Two of my pitches received very positive feedback, along the lines that if I was to send in my pitches they would be very seriously considered. This was the best part of the day, two of my ideas had struck the right note.

At the end of it I discovered that over three hundred people had entered the competition and I had been one of twenty who’d been invited to the workshop. This gave me the simplest and yet greatest boost.

So often I wonder if I’m being realist about writing, or am I just chasing a fantasy, especially when it feels like a constant round of rejections. Then days like yesterday come along and I realise I can do this.

So, watch this space...

Drew

Friday 5 November 2010

A knock at the Door

I consider myself a sophisticated and metropolitan person, not the type who’s taken in by an easy con-artist. I don’t reply to emails pretending to be a bank and wanting my bank details. But the other week I was nearly caught by a simple con-artist.

In the early afternoon, there was a loud knock on our front door. When I answered it I found two men, dressed as workmen, on the doorstep. They claimed to be from Dyno-Rod and wanted accessed into our garden. They claimed they were working on the drains on the house behind our and they needed access to our drains. When I said there was no manhole in our garden one of them became aggressive, snapping at me that I was lying (!!). Eventually, they seemed to believe me and left.

Five minutes later I received a phone call from a man claiming to be a director of Dyno-Rod. He gave me a long and, with hindsight, well prepared explanation about our drains. He said they had put a camera down our drains and found they were damaged. They needed to put a special machine down our drains to seal any cracks (even though I’d never contacted them or noticed anything wrong with our drains). Then came the sting, they wanted a £5,000 deposit for their machine to repair our drains, a repair I never asked for.

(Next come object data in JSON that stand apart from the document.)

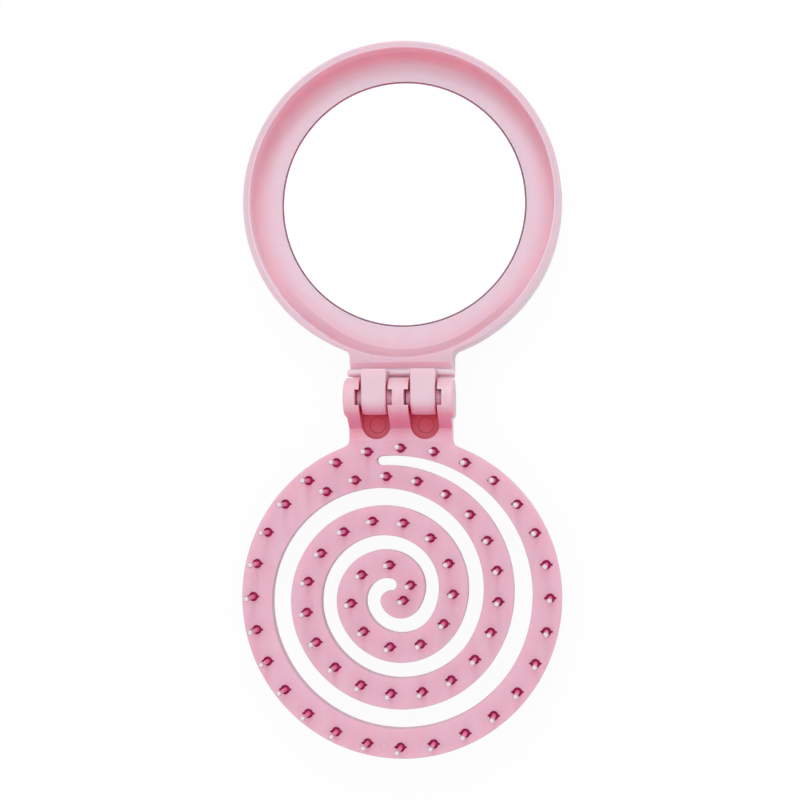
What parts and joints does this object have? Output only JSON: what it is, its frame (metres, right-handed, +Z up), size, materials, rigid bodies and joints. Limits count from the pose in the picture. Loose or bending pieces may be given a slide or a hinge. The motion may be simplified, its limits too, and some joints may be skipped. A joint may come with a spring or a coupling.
{
  "type": "folding pocket hairbrush with mirror",
  "caption": "Round pocket hairbrush that folds on a snap-in hinge: ball-tipped bristles on a plate with a spiral slot, and a lid with a round mirror.",
  "frame": {"origin": "on the surface the object lies on, right under the middle of the hinge axis, with the object folded open flat; also the middle of the bottom of the bounding box", "axes": "+X along the hinge, +Y from the hinge to the lid, +Z up, out of the mirror and the bristles"},
  "size_m": [0.08, 0.179, 0.0201],
  "materials": {
    "pink_plastic": "satin moulded plastic, pale pink",
    "bristle_plastic": "smooth flexible plastic, pale pink",
    "mirror": "silvered glass with a thin dark edge",
    "adhesive": "thin sheet of double-sided tape"
  },
  "bodies": {
    "lid": {"lid_frame": "pink_plastic", "mirror_adhesive": "adhesive", "mirror_glass": "mirror"},
    "brush": {"brush_plate": "pink_plastic", "back_cover": "pink_plastic", "bristles_ring": "bristle_plastic", "bristles_first_turn": "bristle_plastic", "bristles_second_turn": "bristle_plastic", "bristles_core": "bristle_plastic"}
  },
  "joints": [
    {"name": "fold", "type": "hinge", "parent": "lid", "child": "brush", "pos_m": [0, 0, 0.0126], "axis": [-1, 0, 0], "range_deg": [0, 180]}
  ]
}
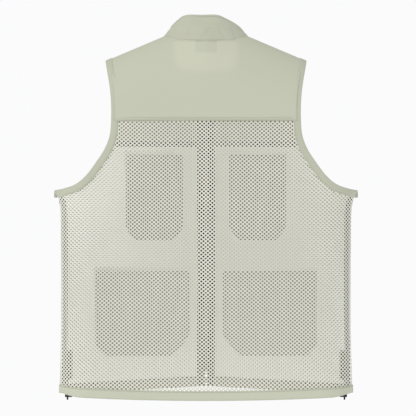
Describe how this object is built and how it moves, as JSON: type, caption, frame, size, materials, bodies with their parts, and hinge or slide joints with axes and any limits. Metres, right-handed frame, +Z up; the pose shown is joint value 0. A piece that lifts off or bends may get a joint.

When I said didn’t have that amount of money he became very aggressive, almost shouting at me that I was lying (this should have set off warning bells in my mind but I was too shocked at his demand for the £5,000 to think straight). He kept demanding the money and pushing at me, wanting to know if I had a bank account. Eventually I got him off the line by saying I needed to speak to a friend to borrower the money (not true but he wasn’t being truthful).

Straight away I ran Dyno-Rod’s head office (getting their number off the internet) to find out if that phone call was illegitimate, which of course it wasn’t. They don’t charge deposits for machinery, they only charge the person who calls them in, not a third party, and they didn’t have anyone working in this area. It was a scam.

The woman at Trading Standards, I rang for further advise, said very much the same. She was very concerned that I might have handed over money to those men, fortunately I hadn’t.

When the scammer did ring me back, after the £5,000, I challenged him with everything I’d found out and said I wasn’t giving him a penny. He replied that he’d get the “company accountant” onto me. That was the last I heard from them.

Later, I reported it to the police and they said it was an attempt to con money out of me and they logged it as a crime. Also later, the real director of Dyno-Rod contacted me. He was very angry at what had happened, because those men were damaging the good reputation of his company.

It was after it had all happened that it occurred to me how nearly I was taken in. It was only when the man demanded a £5,000 deposit from me that I got a kick of reality, and that was because I couldn’t afford that type of money.

I didn’t think I would ever be taken in by scams but this caught me so unaware. They called out of the blue and claimed there was something wrong with our drains, I was too shocked to think at first.

It’s a sobering thought.

Drew.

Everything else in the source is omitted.